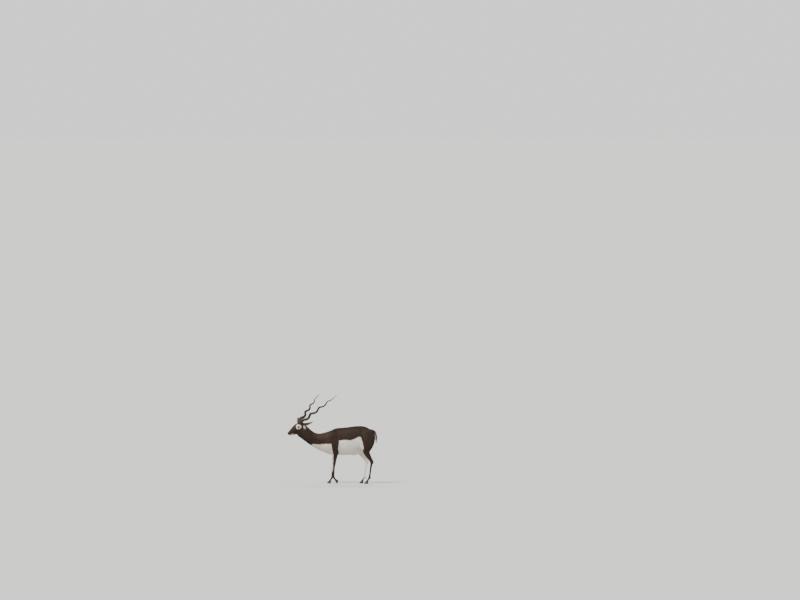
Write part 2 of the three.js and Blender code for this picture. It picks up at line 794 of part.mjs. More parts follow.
function legBoxes(side, margin) {
  const out = side.sign;
  const h = HIND_SHIFT[side.word];
  const ys = (inner, outer) => [Math.min(out * inner, out * outer), Math.max(out * inner, out * outer)];
  const f = FORE_SHIFT[side.word];
  const fore = ys(46 - margin, 160);
  const hind = ys(30 - margin, 170);
  return {
    fore: box([-110 + f - margin, fore[0], -20], [96 + f + margin, fore[1], FORE_CUT + margin]),
    hind: box([376 + h - margin, hind[0], -20], [580 + h + margin, hind[1], HIND_CUT + margin]),
  };
}

const blocks = {};

function buildBody() {
  const head = polygonize(
    (x, y, z) => bodyField(x, y, z),
    [-150, -76, -176],
    [170, 76, 96],
    [10.9, 10.9, 10.9],
    headFrame,
  );
  blocks.head = head.intersect(planeSide(HEAD_PLANE, GAP / 2, true));
  const neck = polygonize(bodyField, [-560, -130, 400], [-60, 130, 900], [20, 20, 20]);
  const behindHead = neck.intersect(planeSide(HEAD_PLANE, -GAP / 2, false));
  blocks.neck = behindHead.intersect(planeSide(NECK_PLANE, GAP / 2, true));
  const torso = polygonize(bodyField, [-330, -170, 340], [650, 170, 860], [26, 25, 25]);
  blocks.torso = torso.intersect(planeSide(NECK_PLANE, -GAP / 2, false));
  for (const side of SIDES) {
    const wide = legBoxes(side, GAP);
    blocks.torso = blocks.torso.subtract(wide.fore).subtract(wide.hind);
    const tight = legBoxes(side, 0);
    const foreFoot = FEET[`front_${side.word}`];
    const hindFoot = FEET[`hind_${side.word}`];
    const foreRows = foreLeg(side, FORE_SHIFT[side.word], [foreFoot.x, foreFoot.z]);
    const hindRows = hindLeg(side, HIND_SHIFT[side.word]);
    const foreLine = [...foreRows.slice(1), ...pastern(foreFoot).slice(1)];
    const hindLine = [...hindRows.slice(3), ...pastern(hindFoot).slice(1)];
    const fore = ringsOver(bodyField, foreLine, 19, 14, 72);
    const hind = ringsOver(bodyField, hindLine, 19, 14, 88);
    blocks[`leg_front_${side.word}`] = fore.intersect(tight.fore);
    blocks[`leg_hind_${side.word}`] = hind.intersect(tight.hind);
  }
}

// The rim of both lids round an eye: an almond ring that stands a little out of the socket
function lids(centre, out) {
  const geometry = new THREE.TorusGeometry(15, 3.6, 6, 16);
  geometry.scale(1.12, 0.9, 1);
  const gaze = vec(0.2, out * 0.96, 0.06).transformDirection(headFrame);
  const turn = new THREE.Quaternion().setFromUnitVectors(vec(0, 0, 1), gaze);
  geometry.applyQuaternion(turn);
  const at = centre.clone().addScaledVector(gaze, 10);
  geometry.translate(at.x, at.y, at.z);
  return solidFrom(geometry);
}

function nostril(out) {
  const geometry = new THREE.SphereGeometry(1, 10, 7);
  geometry.scale(8.5, 4.2, 4);
  geometry.rotateY(-0.5);
  geometry.rotateZ(-out * 0.5);
  geometry.translate(160, out * 13, -43);
  geometry.applyMatrix4(headFrame);
  return solidFrom(geometry);
}

// The slit between the lips, as deep as the lips are thick, from the muzzle's end to its corner
function mouthLine(head) {
  const geometry = new THREE.BoxGeometry(MOUTH_LENGTH, 90, 1.6);
  geometry.rotateY(-0.05);
  geometry.translate(174 - MOUTH_LENGTH / 2, 0, -63.5);
  geometry.applyMatrix4(headFrame);
  return solidFrom(geometry).subtract(grown(head, -LIP));
}

function buildHead() {
  blocks.head = blocks.head.subtract(mouthLine(blocks.head));
  for (const side of SIDES) {
    const out = -side.sign;
    const centre = fromHead(EYE_PLACE[0], out * EYE_PLACE[1], EYE_PLACE[2]);
    blocks[`eye_${side.word}`] = ball(EYE_RADIUS, centre, 16);
    blocks.head = blocks.head.add(lids(centre, out));
    blocks.head = blocks.head.subtract(ball(EYE_RADIUS + GAP, centre, 16));
    blocks.head = blocks.head.subtract(nostril(out));
  }
  const skull = grown(blocks.head, GAP + 0.05);
  for (const side of SIDES) {
    blocks[`horn_${side.word}`] = horn(side).subtract(skull);
  }
  const ears = {
    left: [fromHead(-84, 44, 18), vec(0.98, -0.14, 0.17), vec(0.05, 0.4, -0.9)],
    right: [fromHead(-82, -44, 20), vec(-0.2, 0.85, 0.52), vec(0.35, 0.35, -0.87)],
  };
  for (const side of SIDES) {
    blocks[`ear_${side.word}`] = ear(...ears[side.word]).subtract(skull);
  }
}

function buildFeet() {
  for (const [word, foot] of Object.entries(FEET)) {
    const heel = footPoint(foot, 0, 0, coronetHeight(0));
    const toe = footPoint(foot, HOOF_LENGTH, 0, coronetHeight(HOOF_LENGTH));
    const soleward = toe.clone().sub(heel).cross(vec(0, 1, 0));
    const leg = blocks[`leg_${word}`].intersect(slab(heel, soleward, 1400, 1400));
    blocks[`leg_${word}`] = leg;
    for (const [name, out] of [["outer", Math.sign(foot.y)], ["inner", -Math.sign(foot.y)]]) {
      const hoof = claw(foot, out).intersect(box([-300, -300, 0], [800, 300, 900]));
      blocks[`hoof_${word}_${name}`] = hoof;
      blocks[`dewclaw_${word}_${name}`] = dewclaw(foot, out).subtract(grown(leg, GAP + 0.05));
    }
  }
}

function buildTail() {
  const root = [566, 0, 742];
  const rows = [
    [root[0] - 30, 0, root[2] + 8, 15, 17],
    [root[0] + 2, 0, root[2] - 6, 14, 18],
    [root[0] + 22, 0, root[2] - 46, 13, 22],
    [root[0] + 30, 0, root[2] - 96, 12, 24],
    [root[0] + 28, 0, root[2] - 140, 9, 17],
    [root[0] + 24, 0, root[2] - TAIL_LENGTH, 4, 7],
  ];
  const field = limb(rows);
  const tail = polygonize(field, [500, -50, 540], [630, 50, 790], [11, 11, 18]);
  blocks.tail = tail.subtract(grown(blocks.torso, GAP + 0.05));
}

buildBody();
buildHead();
buildFeet();
buildTail();

const FINISHES = { horn: "horn", hoof: "hoof", dewclaw: "hoof", eye: "eye" };
const materialOf = (name) => COLOURS[FINISHES[name.split("_")[0]] ?? "coat"];

const blackbuck = new THREE.Group();
for (const [name, solid] of Object.entries(blocks)) {
  const mesh = new THREE.Mesh(geometryOf(solid), new THREE.MeshStandardMaterial(materialOf(name)));
  mesh.name = name;
  blackbuck.add(mesh);
}

// The origin is the middle of the bounding box, on the floor
const bounds = new THREE.Box3().setFromObject(blackbuck);
const middle = bounds.getCenter(vec(0, 0, 0));
blackbuck.position.set(-middle.x, -middle.y, 0);

export default blackbuck;
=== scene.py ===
import math

import bpy
import numpy as np
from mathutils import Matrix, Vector


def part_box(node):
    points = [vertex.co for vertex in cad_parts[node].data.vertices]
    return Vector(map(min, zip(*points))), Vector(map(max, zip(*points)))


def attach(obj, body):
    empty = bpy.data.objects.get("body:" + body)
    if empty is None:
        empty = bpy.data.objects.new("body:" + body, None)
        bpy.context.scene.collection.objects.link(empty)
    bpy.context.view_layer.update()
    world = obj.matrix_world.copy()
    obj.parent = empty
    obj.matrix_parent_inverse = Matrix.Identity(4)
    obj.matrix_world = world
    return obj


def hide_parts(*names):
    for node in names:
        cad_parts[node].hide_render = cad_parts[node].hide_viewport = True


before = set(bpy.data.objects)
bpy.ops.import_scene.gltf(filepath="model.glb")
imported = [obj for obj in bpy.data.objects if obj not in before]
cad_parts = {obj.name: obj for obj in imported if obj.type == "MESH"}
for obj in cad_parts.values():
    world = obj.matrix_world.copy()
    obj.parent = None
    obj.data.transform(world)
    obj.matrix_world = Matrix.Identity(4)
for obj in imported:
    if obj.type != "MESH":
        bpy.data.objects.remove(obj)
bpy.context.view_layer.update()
bpy.ops.object.select_all(action="DESELECT")

# Driving sizes, mm
WITHERS = 786
CROUP = 800
STERNUM = 408
FORE_KNEE = 292
STIFLE = 490
HOCK = 302
FETLOCK = 91
FORE_TRACK = 62
HIND_TRACK = 64
HEAD_YAW = math.radians(30)
HEAD_PITCH = math.radians(18)
HEAD_PLACE = np.array([-524.0, -58.0, 806.0])
EYE_RADIUS = 18.0
EYE_ACROSS = 38.0
EYE_FIT = 0.992
# The open lids, in degrees from the gaze: to the nose, to the back, up and down
LID_FRONT = 58.0
LID_BACK = 50.0
LID_UPPER = 41
LID_LOWER = 30
HORN_TURNS = 4.4
HORN_BASE_RADIUS = 20.0
HORN_END_RADIUS = 3.2
HORN_SWING = 16.5
HORN_RINGED = 0.76
HORN_RINGS = 30
RING_HEIGHT = 2.3
HORN_TIPS = {"left": (42, -262, 1258), "right": (-214, 168, 1262)}
EAR_LENGTH = 146.0
EAR_HALF_WIDTH = 40
EAR_WALL = 2.6
EAR_HAIR = 0.9
# Half the angle an ear is rolled through at its root and tip, radians
EAR_ROLL = (2.35, 0.55)
HOOF_LENGTH = 60.0
HOOF_WIDTH = 19.0
HOOF_HEIGHT = 34.0
TAIL_ROOT = (566, 742)
TAIL_LENGTH = 165
FLEX = math.radians(74)
FORE_SHIFT = {"left": 0, "right": -18}
HIND_SHIFT = {"left": 0, "right": -70}
SIGN = {"left": -1, "right": 1}

# The skin's grid in metres, and how often it is relaxed, laid on the form and calmed
VOXEL = 0.0049
RELAX_STEPS = 7
LAY_STEPS = 3
CALM_STEPS = 42

# Length and width of a tuft, mm; the head's is the body's less these
BODY_HAIR = (16.0, 1.0)
HEAD_LESS = (8.0, 0.36)
MUZZLE_LESS = (3.5, 0.14)
LEG_HAIR = (9.5, 0.72)
FOOT_HAIR = (6.5, 0.6)
TAIL_HAIR = (20.0, 0.9)
HAIR_COVER = 3.0
COAT_SEED = 11
PIECE_TUFTS = 49000

u_axis = np.array([
    -math.cos(HEAD_YAW) * math.cos(HEAD_PITCH),
    -math.sin(HEAD_YAW) * math.cos(HEAD_PITCH),
    -math.sin(HEAD_PITCH),
])
w_axis = np.array([math.sin(HEAD_YAW), -math.cos(HEAD_YAW), 0.0])
v_axis = np.array([
    -math.cos(HEAD_YAW) * math.sin(HEAD_PITCH),
    -math.sin(HEAD_YAW) * math.sin(HEAD_PITCH),
    math.cos(HEAD_PITCH),
])
HEAD_AXES = np.stack([u_axis, w_axis, v_axis])


def from_head(u, w, v):
    return HEAD_PLACE + u * u_axis + w * w_axis + v * v_axis


def to_head(p):
    return (p - HEAD_PLACE) @ HEAD_AXES.T


# The frame's place of the part's zero, read from the left eye
eye_low, eye_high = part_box("eye_left")
eye_middle = np.array([(a + b) / 2 * 1000 for a, b in zip(eye_low, eye_high)])
SHIFT = eye_middle - from_head(0, EYE_ACROSS, 0)


def to_frame(p):
    return (np.asarray(p, dtype=float) + SHIFT) / 1000


def to_part(p):
    return np.asarray(p, dtype=float) * 1000 - SHIFT


# Numbers over arrays
def smooth(a, b, x):
    t = np.clip((x - a) / (b - a), 0, 1)
    return t * t * (3 - 2 * t)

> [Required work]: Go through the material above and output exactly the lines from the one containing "buildBody();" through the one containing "bpy.data.objects.remove(obj)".

> [Reply]:
buildBody();
buildHead();
buildFeet();
buildTail();

const FINISHES = { horn: "horn", hoof: "hoof", dewclaw: "hoof", eye: "eye" };
const materialOf = (name) => COLOURS[FINISHES[name.split("_")[0]] ?? "coat"];

const blackbuck = new THREE.Group();
for (const [name, solid] of Object.entries(blocks)) {
  const mesh = new THREE.Mesh(geometryOf(solid), new THREE.MeshStandardMaterial(materialOf(name)));
  mesh.name = name;
  blackbuck.add(mesh);
}

// The origin is the middle of the bounding box, on the floor
const bounds = new THREE.Box3().setFromObject(blackbuck);
const middle = bounds.getCenter(vec(0, 0, 0));
blackbuck.position.set(-middle.x, -middle.y, 0);

export default blackbuck;
=== scene.py ===
import math

import bpy
import numpy as np
from mathutils import Matrix, Vector


def part_box(node):
    points = [vertex.co for vertex in cad_parts[node].data.vertices]
    return Vector(map(min, zip(*points))), Vector(map(max, zip(*points)))


def attach(obj, body):
    empty = bpy.data.objects.get("body:" + body)
    if empty is None:
        empty = bpy.data.objects.new("body:" + body, None)
        bpy.context.scene.collection.objects.link(empty)
    bpy.context.view_layer.update()
    world = obj.matrix_world.copy()
    obj.parent = empty
    obj.matrix_parent_inverse = Matrix.Identity(4)
    obj.matrix_world = world
    return obj


def hide_parts(*names):
    for node in names:
        cad_parts[node].hide_render = cad_parts[node].hide_viewport = True


before = set(bpy.data.objects)
bpy.ops.import_scene.gltf(filepath="model.glb")
imported = [obj for obj in bpy.data.objects if obj not in before]
cad_parts = {obj.name: obj for obj in imported if obj.type == "MESH"}
for obj in cad_parts.values():
    world = obj.matrix_world.copy()
    obj.parent = None
    obj.data.transform(world)
    obj.matrix_world = Matrix.Identity(4)
for obj in imported:
    if obj.type != "MESH":
        bpy.data.objects.remove(obj)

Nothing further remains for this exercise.